--- begin ---

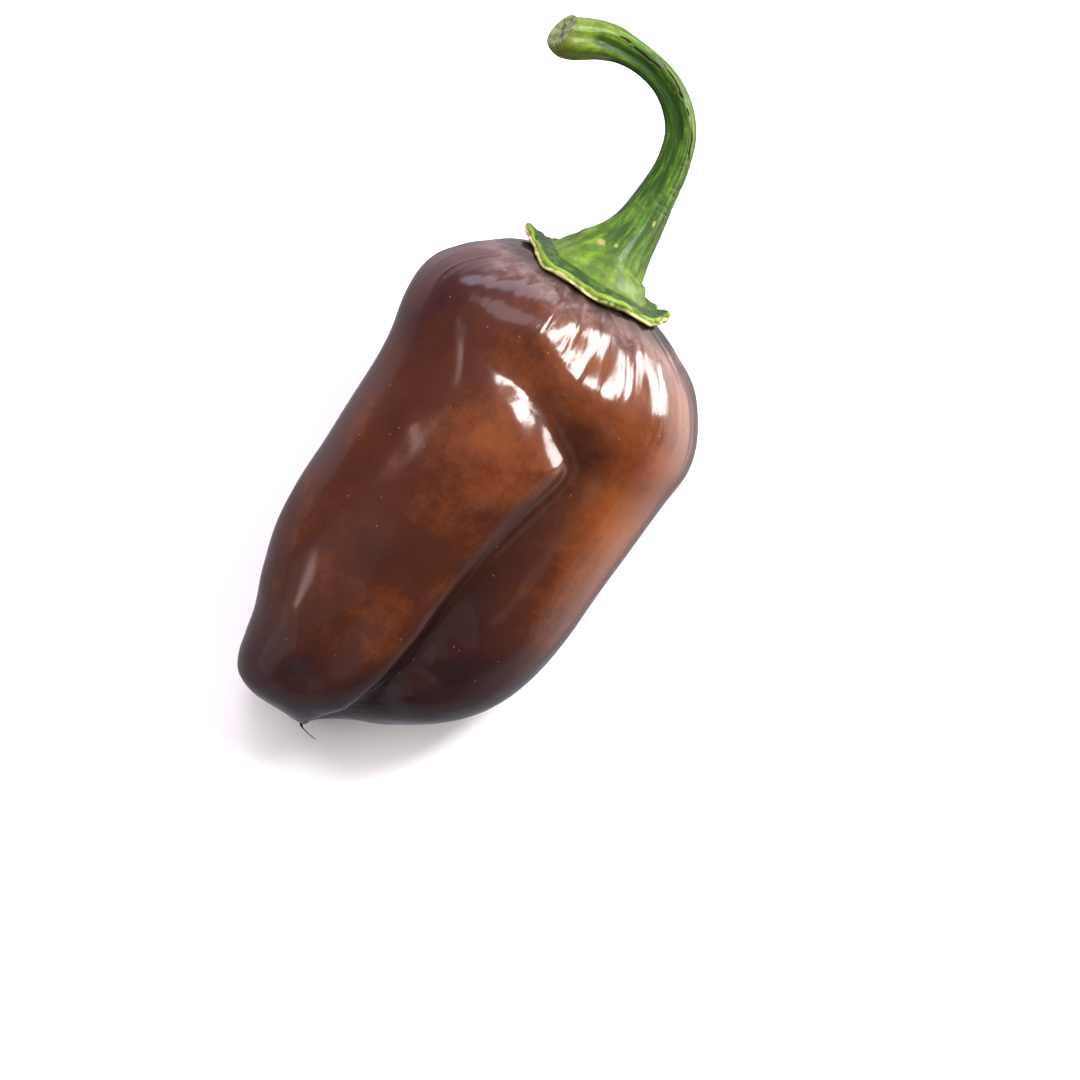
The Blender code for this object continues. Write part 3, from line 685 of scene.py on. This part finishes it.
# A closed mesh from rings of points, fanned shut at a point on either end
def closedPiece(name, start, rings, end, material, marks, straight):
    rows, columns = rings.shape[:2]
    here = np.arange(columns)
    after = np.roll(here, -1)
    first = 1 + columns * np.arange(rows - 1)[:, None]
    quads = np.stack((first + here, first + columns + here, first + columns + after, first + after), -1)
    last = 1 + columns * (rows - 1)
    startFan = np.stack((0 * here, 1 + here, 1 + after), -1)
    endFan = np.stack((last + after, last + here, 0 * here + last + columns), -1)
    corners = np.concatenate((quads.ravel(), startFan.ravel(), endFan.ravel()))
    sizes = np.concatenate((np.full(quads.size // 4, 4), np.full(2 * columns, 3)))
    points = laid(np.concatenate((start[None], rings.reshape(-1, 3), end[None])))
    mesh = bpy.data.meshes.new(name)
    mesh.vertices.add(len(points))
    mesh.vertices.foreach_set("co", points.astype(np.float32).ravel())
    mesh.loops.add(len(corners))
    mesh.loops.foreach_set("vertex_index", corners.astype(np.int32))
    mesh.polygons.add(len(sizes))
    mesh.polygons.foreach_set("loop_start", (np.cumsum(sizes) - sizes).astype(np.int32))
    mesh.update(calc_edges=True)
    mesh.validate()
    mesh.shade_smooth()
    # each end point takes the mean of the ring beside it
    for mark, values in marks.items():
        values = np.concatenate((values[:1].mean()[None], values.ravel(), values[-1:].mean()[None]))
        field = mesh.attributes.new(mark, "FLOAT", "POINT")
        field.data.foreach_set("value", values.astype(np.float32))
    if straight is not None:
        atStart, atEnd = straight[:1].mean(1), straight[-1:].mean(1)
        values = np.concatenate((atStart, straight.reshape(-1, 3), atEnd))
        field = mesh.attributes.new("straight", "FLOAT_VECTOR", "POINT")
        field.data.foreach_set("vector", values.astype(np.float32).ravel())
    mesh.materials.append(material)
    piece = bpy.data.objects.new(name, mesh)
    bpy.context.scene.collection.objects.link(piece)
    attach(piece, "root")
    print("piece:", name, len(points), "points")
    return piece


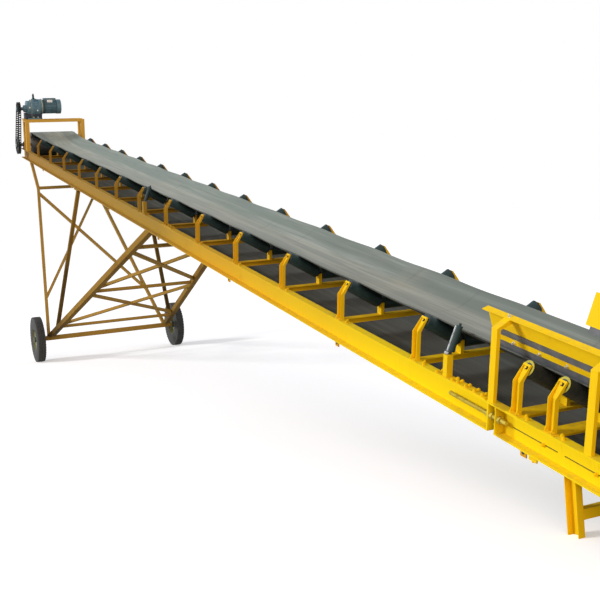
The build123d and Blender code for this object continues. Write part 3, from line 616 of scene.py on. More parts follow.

--- end ---

▶ **EXERCISE AIM**
Return the lines above exactly, keeping every word.

▶ **SOLUTION**
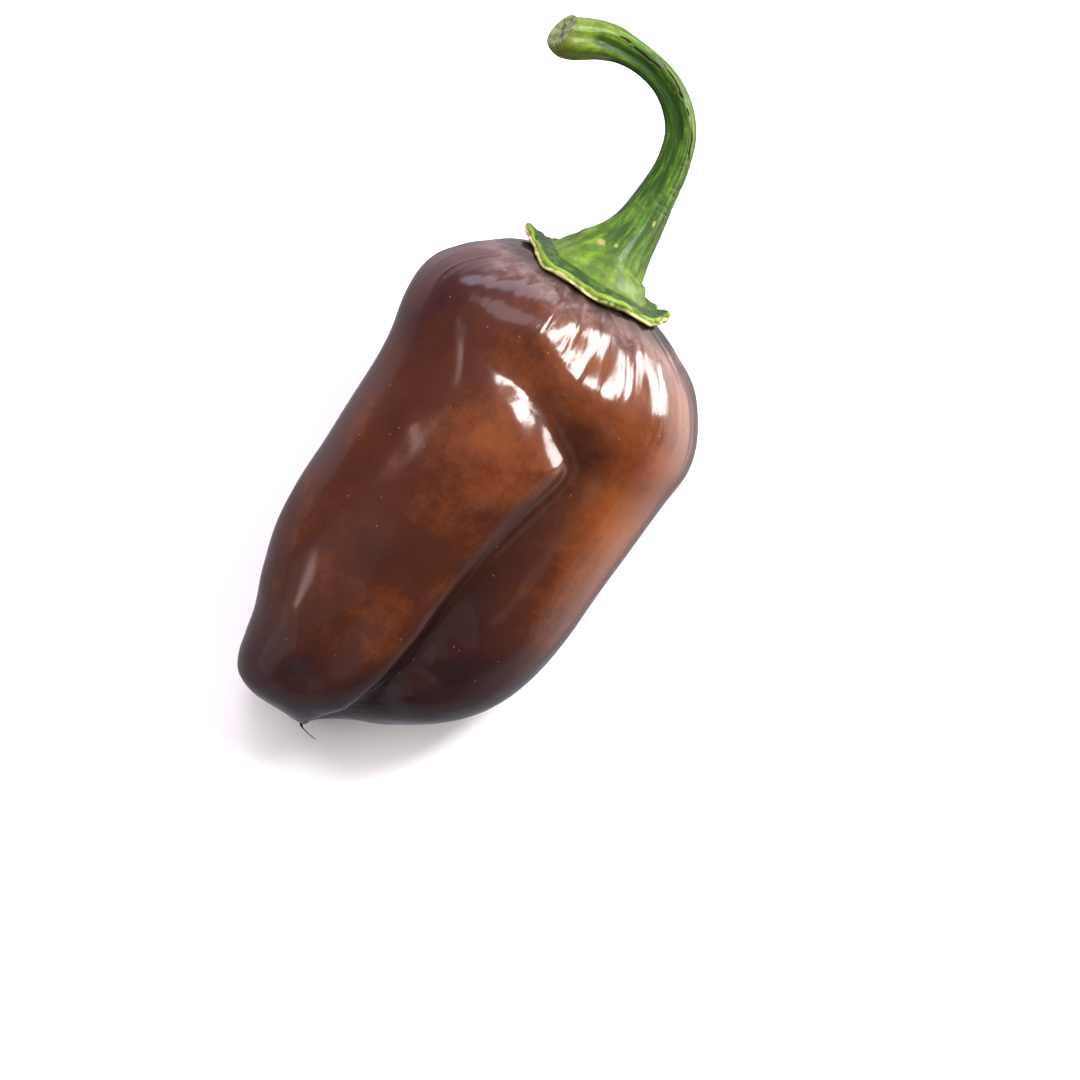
The Blender code for this object continues. Write part 3, from line 685 of scene.py on. This part finishes it.
# A closed mesh from rings of points, fanned shut at a point on either end
def closedPiece(name, start, rings, end, material, marks, straight):
    rows, columns = rings.shape[:2]
    here = np.arange(columns)
    after = np.roll(here, -1)
    first = 1 + columns * np.arange(rows - 1)[:, None]
    quads = np.stack((first + here, first + columns + here, first + columns + after, first + after), -1)
    last = 1 + columns * (rows - 1)
    startFan = np.stack((0 * here, 1 + here, 1 + after), -1)
    endFan = np.stack((last + after, last + here, 0 * here + last + columns), -1)
    corners = np.concatenate((quads.ravel(), startFan.ravel(), endFan.ravel()))
    sizes = np.concatenate((np.full(quads.size // 4, 4), np.full(2 * columns, 3)))
    points = laid(np.concatenate((start[None], rings.reshape(-1, 3), end[None])))
    mesh = bpy.data.meshes.new(name)
    mesh.vertices.add(len(points))
    mesh.vertices.foreach_set("co", points.astype(np.float32).ravel())
    mesh.loops.add(len(corners))
    mesh.loops.foreach_set("vertex_index", corners.astype(np.int32))
    mesh.polygons.add(len(sizes))
    mesh.polygons.foreach_set("loop_start", (np.cumsum(sizes) - sizes).astype(np.int32))
    mesh.update(calc_edges=True)
    mesh.validate()
    mesh.shade_smooth()
    # each end point takes the mean of the ring beside it
    for mark, values in marks.items():
        values = np.concatenate((values[:1].mean()[None], values.ravel(), values[-1:].mean()[None]))
        field = mesh.attributes.new(mark, "FLOAT", "POINT")
        field.data.foreach_set("value", values.astype(np.float32))
    if straight is not None:
        atStart, atEnd = straight[:1].mean(1), straight[-1:].mean(1)
        values = np.concatenate((atStart, straight.reshape(-1, 3), atEnd))
        field = mesh.attributes.new("straight", "FLOAT_VECTOR", "POINT")
        field.data.foreach_set("vector", values.astype(np.float32).ravel())
    mesh.materials.append(material)
    piece = bpy.data.objects.new(name, mesh)
    bpy.context.scene.collection.objects.link(piece)
    attach(piece, "root")
    print("piece:", name, len(points), "points")
    return piece


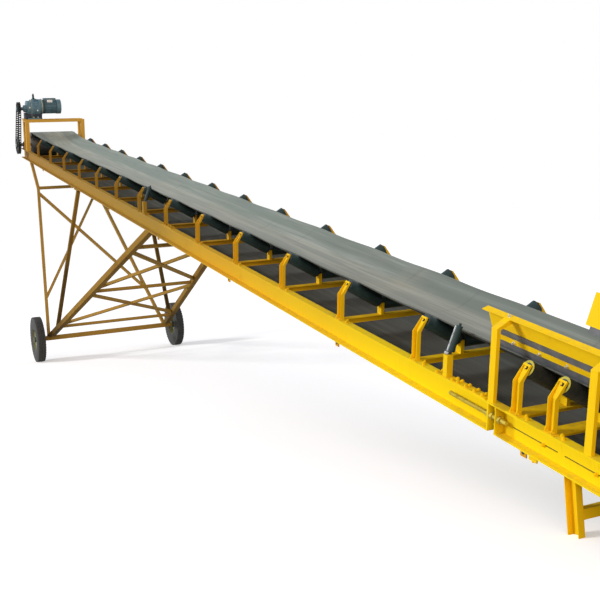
The build123d and Blender code for this object continues. Write part 3, from line 616 of scene.py on. More parts follow.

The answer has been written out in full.